STORED RECORDS:
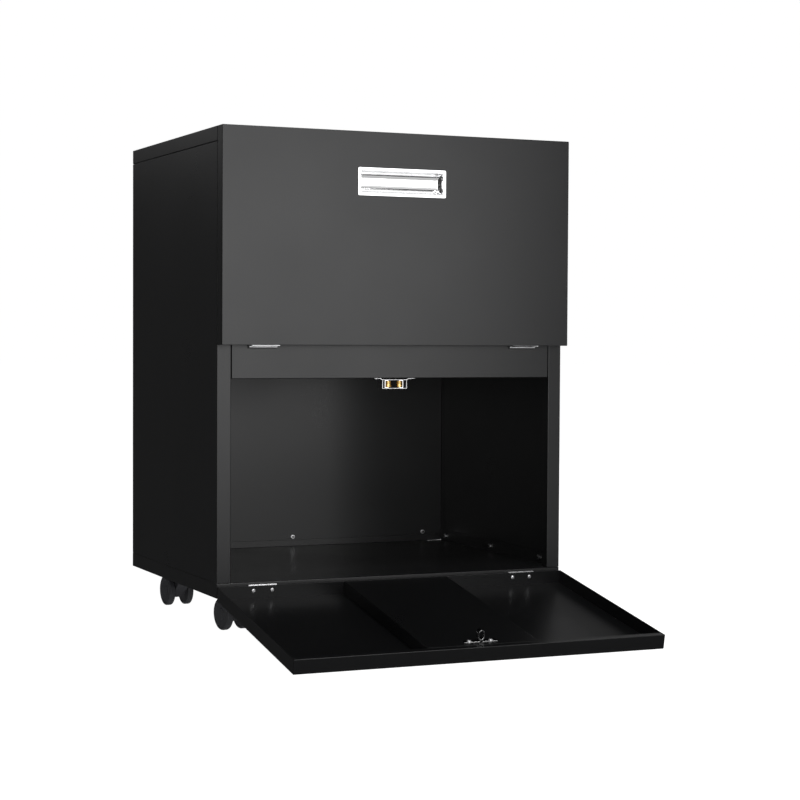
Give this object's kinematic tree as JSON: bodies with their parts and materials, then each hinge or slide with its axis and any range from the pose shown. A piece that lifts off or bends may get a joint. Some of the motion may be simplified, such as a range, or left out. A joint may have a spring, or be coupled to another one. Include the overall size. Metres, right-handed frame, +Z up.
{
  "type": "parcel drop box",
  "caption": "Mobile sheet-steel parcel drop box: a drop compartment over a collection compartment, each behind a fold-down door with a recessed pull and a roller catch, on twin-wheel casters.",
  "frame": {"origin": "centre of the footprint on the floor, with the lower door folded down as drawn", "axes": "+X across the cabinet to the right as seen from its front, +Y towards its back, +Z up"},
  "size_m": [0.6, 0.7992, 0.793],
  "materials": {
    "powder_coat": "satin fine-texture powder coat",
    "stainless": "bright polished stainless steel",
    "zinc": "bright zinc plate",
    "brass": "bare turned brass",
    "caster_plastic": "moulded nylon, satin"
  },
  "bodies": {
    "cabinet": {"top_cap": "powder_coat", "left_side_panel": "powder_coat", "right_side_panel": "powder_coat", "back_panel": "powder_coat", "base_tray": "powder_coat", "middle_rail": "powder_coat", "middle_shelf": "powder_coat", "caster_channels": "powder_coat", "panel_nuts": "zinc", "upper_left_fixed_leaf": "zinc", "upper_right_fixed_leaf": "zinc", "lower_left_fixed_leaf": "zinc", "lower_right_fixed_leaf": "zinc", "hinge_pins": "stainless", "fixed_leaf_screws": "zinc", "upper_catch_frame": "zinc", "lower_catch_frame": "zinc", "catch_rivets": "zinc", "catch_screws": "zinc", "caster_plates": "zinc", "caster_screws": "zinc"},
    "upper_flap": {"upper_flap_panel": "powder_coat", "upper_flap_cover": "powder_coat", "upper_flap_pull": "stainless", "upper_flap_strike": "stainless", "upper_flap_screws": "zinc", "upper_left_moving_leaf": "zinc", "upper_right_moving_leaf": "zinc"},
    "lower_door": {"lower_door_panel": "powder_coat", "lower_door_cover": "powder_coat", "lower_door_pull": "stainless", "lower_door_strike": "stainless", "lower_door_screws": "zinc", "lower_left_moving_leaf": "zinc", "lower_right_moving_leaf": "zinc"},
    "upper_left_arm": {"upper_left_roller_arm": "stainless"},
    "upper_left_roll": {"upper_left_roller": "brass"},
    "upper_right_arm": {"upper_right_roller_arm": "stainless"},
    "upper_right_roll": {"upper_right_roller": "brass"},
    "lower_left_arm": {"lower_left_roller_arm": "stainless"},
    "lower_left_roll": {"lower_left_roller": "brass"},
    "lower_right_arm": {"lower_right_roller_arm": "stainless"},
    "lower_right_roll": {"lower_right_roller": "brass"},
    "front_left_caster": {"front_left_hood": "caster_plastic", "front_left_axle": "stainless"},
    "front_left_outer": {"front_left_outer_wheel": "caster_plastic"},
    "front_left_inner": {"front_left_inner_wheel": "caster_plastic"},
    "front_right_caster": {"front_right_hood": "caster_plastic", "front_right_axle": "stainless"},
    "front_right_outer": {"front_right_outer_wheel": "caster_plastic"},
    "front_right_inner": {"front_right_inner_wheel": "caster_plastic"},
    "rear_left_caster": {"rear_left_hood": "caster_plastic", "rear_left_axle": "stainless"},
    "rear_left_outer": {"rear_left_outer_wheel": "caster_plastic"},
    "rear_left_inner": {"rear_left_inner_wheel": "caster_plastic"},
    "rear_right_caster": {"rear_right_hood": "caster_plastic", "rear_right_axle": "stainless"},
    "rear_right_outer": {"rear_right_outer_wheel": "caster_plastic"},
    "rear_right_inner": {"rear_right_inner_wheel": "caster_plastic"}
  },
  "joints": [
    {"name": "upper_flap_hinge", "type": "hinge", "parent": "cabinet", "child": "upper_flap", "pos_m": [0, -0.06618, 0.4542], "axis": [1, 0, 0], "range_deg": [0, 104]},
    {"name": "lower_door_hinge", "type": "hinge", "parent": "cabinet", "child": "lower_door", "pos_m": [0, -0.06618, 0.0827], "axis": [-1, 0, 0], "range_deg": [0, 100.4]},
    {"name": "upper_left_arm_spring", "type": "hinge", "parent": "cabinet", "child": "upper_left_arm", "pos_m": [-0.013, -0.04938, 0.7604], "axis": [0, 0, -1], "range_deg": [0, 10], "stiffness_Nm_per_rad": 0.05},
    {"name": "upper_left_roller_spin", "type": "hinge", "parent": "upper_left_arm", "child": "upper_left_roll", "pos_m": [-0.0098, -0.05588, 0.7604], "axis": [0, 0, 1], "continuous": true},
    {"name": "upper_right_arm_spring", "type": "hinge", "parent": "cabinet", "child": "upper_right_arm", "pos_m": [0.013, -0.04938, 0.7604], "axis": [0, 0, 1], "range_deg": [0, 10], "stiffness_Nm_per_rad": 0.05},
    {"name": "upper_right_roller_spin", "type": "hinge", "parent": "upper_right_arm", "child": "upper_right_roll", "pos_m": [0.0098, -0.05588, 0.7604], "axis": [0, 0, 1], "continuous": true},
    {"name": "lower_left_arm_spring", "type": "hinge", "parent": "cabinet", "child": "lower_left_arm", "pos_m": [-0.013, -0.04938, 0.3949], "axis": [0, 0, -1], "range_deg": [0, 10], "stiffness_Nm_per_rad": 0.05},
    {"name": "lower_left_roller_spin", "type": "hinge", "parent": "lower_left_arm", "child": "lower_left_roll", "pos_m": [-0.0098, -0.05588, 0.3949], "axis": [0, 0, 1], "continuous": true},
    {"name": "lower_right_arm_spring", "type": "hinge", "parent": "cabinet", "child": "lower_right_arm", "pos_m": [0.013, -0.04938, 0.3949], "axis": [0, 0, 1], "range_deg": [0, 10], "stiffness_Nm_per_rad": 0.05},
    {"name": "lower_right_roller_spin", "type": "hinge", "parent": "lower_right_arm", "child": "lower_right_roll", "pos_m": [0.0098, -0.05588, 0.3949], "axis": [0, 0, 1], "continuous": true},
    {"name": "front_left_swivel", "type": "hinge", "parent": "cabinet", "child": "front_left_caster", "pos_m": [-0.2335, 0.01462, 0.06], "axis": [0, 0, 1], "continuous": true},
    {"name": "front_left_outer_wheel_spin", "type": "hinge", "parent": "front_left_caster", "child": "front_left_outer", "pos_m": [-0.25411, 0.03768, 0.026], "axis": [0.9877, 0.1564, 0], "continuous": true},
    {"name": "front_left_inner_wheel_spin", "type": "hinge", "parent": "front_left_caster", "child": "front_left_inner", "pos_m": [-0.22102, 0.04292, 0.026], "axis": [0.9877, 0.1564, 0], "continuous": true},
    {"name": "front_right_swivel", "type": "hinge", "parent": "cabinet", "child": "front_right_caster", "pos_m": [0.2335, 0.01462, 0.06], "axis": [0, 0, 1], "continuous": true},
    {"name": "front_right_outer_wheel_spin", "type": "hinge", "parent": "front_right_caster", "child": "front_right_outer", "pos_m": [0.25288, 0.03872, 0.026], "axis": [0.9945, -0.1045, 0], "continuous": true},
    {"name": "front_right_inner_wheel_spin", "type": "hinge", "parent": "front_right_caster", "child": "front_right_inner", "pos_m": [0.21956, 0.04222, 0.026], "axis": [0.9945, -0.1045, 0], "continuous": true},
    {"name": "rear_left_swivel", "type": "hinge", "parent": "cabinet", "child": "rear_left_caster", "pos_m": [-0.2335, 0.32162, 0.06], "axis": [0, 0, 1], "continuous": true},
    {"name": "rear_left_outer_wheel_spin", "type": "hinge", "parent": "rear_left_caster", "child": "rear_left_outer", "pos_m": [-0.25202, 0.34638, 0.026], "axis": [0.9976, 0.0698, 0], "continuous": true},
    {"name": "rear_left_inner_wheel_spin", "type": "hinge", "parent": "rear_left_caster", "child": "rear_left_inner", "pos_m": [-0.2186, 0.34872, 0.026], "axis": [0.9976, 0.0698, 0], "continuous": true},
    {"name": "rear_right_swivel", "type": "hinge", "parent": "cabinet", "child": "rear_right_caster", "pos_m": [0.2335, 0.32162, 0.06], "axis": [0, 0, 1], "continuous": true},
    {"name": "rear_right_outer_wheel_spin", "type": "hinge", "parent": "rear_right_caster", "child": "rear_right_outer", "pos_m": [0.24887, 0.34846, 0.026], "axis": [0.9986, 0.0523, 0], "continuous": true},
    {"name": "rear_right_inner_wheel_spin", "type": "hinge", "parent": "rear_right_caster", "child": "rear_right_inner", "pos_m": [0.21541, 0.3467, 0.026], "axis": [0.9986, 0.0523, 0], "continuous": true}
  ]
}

==

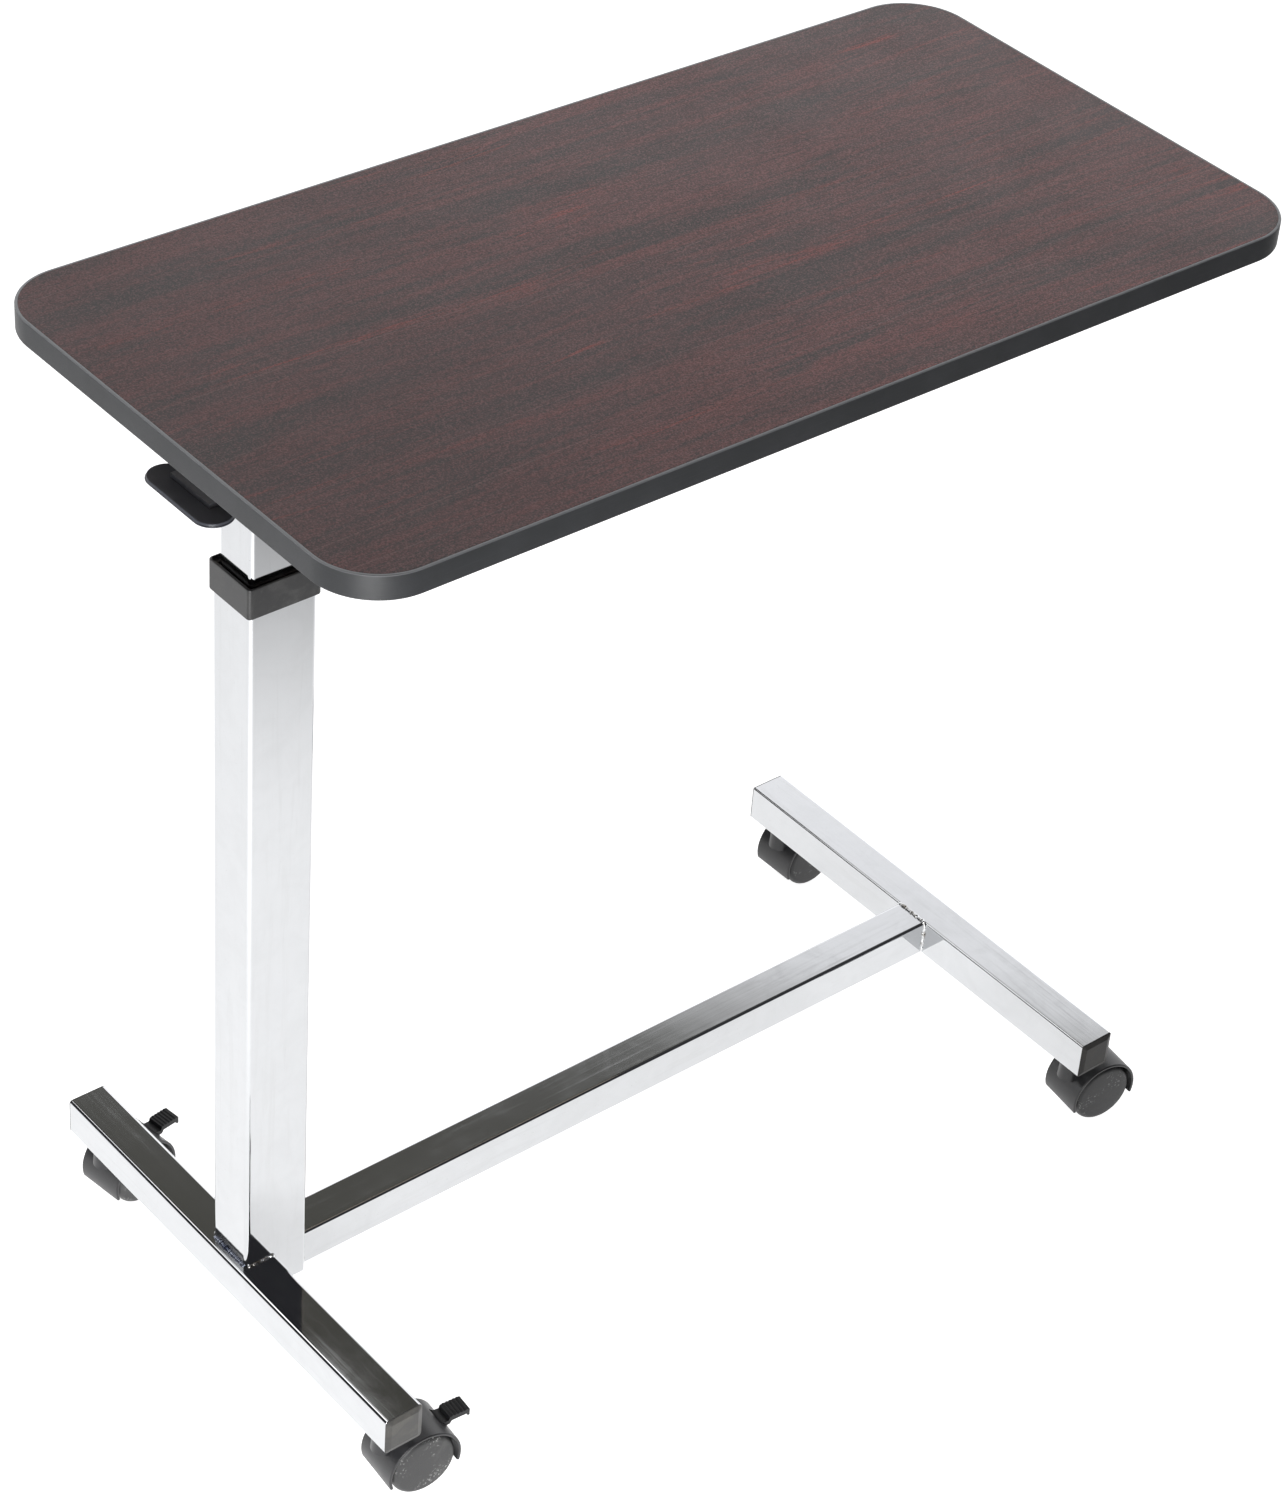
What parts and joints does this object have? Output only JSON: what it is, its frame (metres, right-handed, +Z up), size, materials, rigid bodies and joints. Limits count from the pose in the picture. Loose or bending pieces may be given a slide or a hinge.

* * *

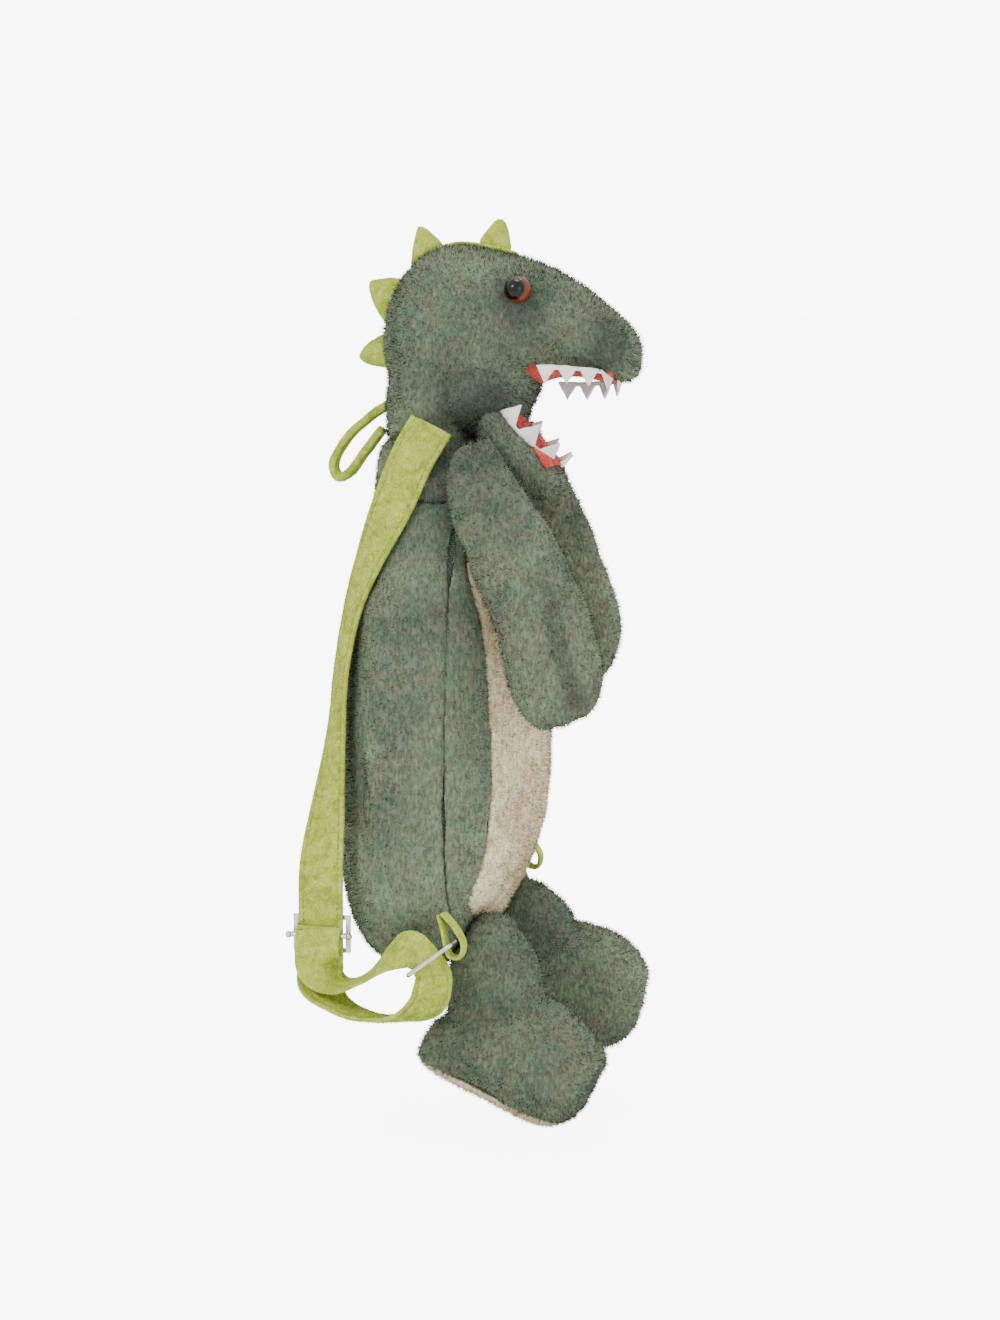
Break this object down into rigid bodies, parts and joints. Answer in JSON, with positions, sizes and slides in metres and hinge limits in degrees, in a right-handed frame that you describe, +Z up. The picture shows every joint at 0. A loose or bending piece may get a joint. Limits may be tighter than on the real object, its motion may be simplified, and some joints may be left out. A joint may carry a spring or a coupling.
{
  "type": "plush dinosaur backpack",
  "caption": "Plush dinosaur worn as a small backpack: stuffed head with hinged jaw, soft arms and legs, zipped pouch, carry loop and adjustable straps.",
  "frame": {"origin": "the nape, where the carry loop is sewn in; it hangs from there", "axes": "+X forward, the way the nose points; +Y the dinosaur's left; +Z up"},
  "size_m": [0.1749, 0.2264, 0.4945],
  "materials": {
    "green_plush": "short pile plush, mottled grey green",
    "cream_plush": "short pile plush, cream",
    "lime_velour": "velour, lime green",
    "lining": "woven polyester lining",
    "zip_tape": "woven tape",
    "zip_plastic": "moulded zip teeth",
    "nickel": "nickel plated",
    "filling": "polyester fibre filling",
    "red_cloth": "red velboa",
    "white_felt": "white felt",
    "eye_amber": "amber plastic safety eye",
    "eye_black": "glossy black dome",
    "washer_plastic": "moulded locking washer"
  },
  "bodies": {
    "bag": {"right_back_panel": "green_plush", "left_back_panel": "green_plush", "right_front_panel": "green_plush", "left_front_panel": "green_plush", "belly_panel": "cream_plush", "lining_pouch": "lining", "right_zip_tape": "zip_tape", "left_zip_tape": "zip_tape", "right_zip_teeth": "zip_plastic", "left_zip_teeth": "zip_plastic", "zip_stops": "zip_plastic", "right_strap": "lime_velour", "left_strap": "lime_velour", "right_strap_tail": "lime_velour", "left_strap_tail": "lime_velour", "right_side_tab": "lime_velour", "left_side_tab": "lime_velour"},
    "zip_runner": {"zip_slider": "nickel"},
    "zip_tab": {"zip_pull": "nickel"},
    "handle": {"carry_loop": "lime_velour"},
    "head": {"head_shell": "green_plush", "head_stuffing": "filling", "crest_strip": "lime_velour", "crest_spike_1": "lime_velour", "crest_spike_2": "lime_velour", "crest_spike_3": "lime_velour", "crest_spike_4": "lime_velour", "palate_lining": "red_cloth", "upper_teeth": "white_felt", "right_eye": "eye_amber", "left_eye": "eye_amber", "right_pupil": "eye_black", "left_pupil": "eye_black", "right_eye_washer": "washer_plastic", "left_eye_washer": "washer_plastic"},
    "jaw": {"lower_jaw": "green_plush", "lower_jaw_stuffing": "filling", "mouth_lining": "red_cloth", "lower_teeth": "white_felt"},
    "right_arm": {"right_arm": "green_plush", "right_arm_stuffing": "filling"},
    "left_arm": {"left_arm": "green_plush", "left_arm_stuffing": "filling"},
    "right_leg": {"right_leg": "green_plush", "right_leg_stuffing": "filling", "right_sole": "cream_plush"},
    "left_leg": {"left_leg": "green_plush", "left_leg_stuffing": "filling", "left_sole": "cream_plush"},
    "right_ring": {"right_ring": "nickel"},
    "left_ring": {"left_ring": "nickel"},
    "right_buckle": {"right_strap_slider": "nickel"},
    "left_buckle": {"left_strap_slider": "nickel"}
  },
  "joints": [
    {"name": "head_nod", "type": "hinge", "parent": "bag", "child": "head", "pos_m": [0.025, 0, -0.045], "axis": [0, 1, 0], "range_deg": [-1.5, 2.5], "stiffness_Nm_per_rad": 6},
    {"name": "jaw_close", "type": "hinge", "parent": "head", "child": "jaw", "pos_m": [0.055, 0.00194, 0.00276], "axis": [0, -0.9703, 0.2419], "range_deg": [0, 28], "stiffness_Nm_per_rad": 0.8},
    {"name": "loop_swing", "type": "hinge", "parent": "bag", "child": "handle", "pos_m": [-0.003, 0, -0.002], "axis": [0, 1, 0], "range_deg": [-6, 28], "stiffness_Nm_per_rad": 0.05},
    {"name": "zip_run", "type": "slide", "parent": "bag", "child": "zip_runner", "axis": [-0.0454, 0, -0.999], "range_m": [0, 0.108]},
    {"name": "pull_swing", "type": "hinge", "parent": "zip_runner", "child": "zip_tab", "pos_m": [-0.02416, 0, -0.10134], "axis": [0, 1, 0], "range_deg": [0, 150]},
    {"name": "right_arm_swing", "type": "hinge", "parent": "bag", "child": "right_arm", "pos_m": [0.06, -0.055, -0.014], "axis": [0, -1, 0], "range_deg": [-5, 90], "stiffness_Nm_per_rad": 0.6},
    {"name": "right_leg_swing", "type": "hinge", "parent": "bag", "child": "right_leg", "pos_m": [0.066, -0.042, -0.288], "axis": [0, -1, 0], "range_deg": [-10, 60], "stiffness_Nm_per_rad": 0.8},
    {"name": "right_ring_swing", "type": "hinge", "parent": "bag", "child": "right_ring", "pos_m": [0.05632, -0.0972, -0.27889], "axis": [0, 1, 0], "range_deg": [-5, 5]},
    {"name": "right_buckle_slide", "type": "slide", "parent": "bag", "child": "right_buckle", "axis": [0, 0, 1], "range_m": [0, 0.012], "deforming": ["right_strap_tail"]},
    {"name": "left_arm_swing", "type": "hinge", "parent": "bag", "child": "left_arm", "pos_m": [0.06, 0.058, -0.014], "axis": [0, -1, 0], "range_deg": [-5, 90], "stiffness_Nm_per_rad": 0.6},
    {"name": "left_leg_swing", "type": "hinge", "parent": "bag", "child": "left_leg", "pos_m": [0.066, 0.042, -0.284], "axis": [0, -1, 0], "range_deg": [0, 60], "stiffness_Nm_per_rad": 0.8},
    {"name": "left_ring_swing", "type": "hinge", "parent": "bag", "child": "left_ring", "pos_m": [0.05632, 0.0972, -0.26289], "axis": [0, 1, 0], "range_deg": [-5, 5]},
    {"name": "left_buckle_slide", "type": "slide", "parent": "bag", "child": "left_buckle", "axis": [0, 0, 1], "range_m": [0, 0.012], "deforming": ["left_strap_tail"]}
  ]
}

TO BE DONE:
Scan the material for lines with the word "bending", and copy each line you find.

WRITTEN SOLUTION:
What parts and joints does this object have? Output only JSON: what it is, its frame (metres, right-handed, +Z up), size, materials, rigid bodies and joints. Limits count from the pose in the picture. Loose or bending pieces may be given a slide or a hinge.
Break this object down into rigid bodies, parts and joints. Answer in JSON, with positions, sizes and slides in metres and hinge limits in degrees, in a right-handed frame that you describe, +Z up. The picture shows every joint at 0. A loose or bending piece may get a joint. Limits may be tighter than on the real object, its motion may be simplified, and some joints may be left out. A joint may carry a spring or a coupling.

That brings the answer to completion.